Exercise task: Everything from the first line to the line containing "from math import" is to be repeated exactly; nothing past it.

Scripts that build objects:
-*-*-
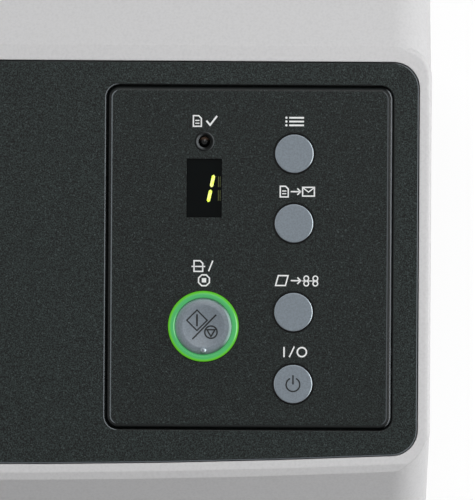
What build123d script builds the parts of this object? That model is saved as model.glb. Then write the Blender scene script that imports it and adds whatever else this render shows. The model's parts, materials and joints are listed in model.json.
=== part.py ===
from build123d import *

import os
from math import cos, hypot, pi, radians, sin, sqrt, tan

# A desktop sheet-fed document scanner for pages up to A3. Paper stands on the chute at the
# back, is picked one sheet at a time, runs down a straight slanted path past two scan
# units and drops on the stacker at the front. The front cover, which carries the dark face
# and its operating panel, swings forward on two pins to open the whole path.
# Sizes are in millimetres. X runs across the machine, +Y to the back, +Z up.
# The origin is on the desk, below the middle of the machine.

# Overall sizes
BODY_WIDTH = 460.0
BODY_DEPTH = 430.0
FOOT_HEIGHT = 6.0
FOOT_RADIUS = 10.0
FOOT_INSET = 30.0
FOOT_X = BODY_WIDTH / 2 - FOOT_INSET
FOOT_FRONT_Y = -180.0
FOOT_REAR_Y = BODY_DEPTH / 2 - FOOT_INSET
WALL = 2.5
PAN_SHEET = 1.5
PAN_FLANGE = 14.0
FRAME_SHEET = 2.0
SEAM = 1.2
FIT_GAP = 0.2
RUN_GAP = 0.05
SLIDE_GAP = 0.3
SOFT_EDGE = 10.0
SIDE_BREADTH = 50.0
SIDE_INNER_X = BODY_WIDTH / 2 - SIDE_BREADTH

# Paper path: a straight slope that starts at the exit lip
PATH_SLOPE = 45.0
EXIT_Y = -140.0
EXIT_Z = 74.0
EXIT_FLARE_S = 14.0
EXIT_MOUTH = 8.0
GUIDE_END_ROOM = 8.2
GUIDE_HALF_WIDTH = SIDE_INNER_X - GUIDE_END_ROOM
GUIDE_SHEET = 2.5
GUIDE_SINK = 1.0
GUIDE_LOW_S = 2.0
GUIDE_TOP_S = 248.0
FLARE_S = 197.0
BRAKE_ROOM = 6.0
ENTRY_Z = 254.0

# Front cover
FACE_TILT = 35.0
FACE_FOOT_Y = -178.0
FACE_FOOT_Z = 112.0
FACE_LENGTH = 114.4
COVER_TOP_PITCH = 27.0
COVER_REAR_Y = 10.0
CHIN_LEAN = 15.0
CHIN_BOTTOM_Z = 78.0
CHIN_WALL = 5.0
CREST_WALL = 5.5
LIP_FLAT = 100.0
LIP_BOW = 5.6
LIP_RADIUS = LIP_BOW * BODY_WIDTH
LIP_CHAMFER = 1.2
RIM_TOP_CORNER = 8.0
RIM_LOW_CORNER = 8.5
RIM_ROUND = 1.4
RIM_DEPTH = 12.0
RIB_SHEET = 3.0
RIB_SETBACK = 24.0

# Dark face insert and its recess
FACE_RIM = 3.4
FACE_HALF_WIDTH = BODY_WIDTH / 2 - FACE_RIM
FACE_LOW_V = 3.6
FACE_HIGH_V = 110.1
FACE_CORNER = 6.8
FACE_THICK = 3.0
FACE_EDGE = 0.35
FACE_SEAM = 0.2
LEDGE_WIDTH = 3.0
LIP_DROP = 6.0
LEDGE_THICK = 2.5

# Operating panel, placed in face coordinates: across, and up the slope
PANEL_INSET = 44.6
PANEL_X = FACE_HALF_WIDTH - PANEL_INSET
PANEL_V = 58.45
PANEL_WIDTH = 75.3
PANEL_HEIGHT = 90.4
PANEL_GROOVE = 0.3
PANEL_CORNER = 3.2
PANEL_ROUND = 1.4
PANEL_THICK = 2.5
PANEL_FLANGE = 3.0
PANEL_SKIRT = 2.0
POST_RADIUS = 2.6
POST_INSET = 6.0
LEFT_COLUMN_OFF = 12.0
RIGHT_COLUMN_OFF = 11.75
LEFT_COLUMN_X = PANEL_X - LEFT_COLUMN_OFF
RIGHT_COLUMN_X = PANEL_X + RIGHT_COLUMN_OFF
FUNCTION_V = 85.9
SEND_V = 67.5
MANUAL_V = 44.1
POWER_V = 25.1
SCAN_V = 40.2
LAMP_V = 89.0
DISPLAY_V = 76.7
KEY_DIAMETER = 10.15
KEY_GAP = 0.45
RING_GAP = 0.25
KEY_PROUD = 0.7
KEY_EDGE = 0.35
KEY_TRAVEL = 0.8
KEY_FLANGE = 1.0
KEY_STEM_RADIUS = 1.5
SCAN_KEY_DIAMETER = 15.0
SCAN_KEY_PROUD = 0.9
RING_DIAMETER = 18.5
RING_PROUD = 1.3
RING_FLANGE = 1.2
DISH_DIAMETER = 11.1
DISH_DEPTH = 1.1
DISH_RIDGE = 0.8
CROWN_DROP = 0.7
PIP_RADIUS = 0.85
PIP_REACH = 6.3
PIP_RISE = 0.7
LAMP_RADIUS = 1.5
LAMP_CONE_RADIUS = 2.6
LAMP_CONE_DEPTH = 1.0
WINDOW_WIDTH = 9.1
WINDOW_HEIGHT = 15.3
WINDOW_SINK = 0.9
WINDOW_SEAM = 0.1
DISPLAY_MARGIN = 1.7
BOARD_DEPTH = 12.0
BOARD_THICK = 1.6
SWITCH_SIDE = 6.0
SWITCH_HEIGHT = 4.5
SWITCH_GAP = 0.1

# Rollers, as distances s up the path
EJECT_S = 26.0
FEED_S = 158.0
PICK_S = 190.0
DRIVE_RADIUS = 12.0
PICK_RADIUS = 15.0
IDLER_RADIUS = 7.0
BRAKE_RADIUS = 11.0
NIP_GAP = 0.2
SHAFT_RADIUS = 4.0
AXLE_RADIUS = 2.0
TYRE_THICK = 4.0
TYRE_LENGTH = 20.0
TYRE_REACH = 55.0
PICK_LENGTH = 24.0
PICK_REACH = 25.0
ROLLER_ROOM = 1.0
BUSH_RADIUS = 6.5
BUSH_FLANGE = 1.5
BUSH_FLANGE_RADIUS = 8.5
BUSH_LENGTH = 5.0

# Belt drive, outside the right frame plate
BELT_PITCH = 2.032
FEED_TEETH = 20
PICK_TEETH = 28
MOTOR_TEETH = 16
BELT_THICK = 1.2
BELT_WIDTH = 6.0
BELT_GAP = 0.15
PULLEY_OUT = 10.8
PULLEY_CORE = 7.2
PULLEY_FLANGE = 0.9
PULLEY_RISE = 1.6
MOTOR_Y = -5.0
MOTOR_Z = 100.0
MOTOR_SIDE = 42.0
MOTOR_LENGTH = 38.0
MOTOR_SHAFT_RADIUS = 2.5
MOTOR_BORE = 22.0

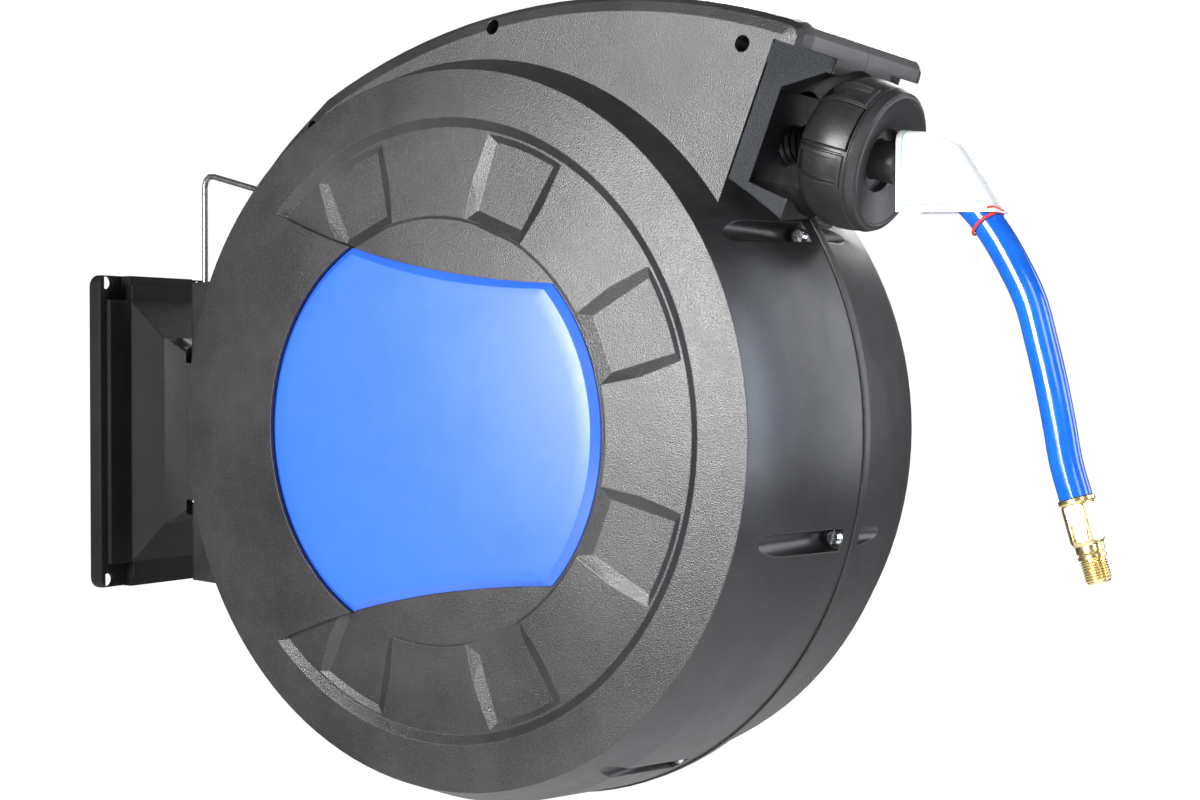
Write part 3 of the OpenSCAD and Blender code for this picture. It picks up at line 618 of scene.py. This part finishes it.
-*-*-
The answer:
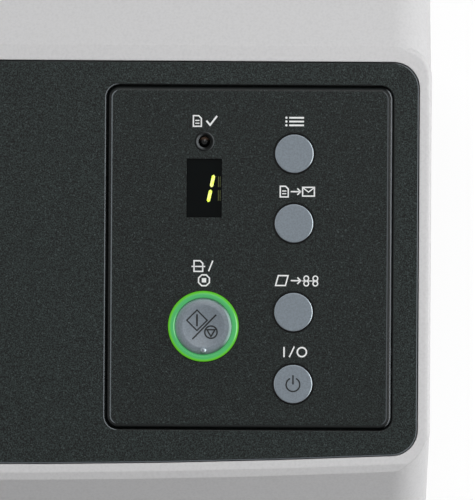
What build123d script builds the parts of this object? That model is saved as model.glb. Then write the Blender scene script that imports it and adds whatever else this render shows. The model's parts, materials and joints are listed in model.json.
=== part.py ===
from build123d import *

import os
from math import cos, hypot, pi, radians, sin, sqrt, tan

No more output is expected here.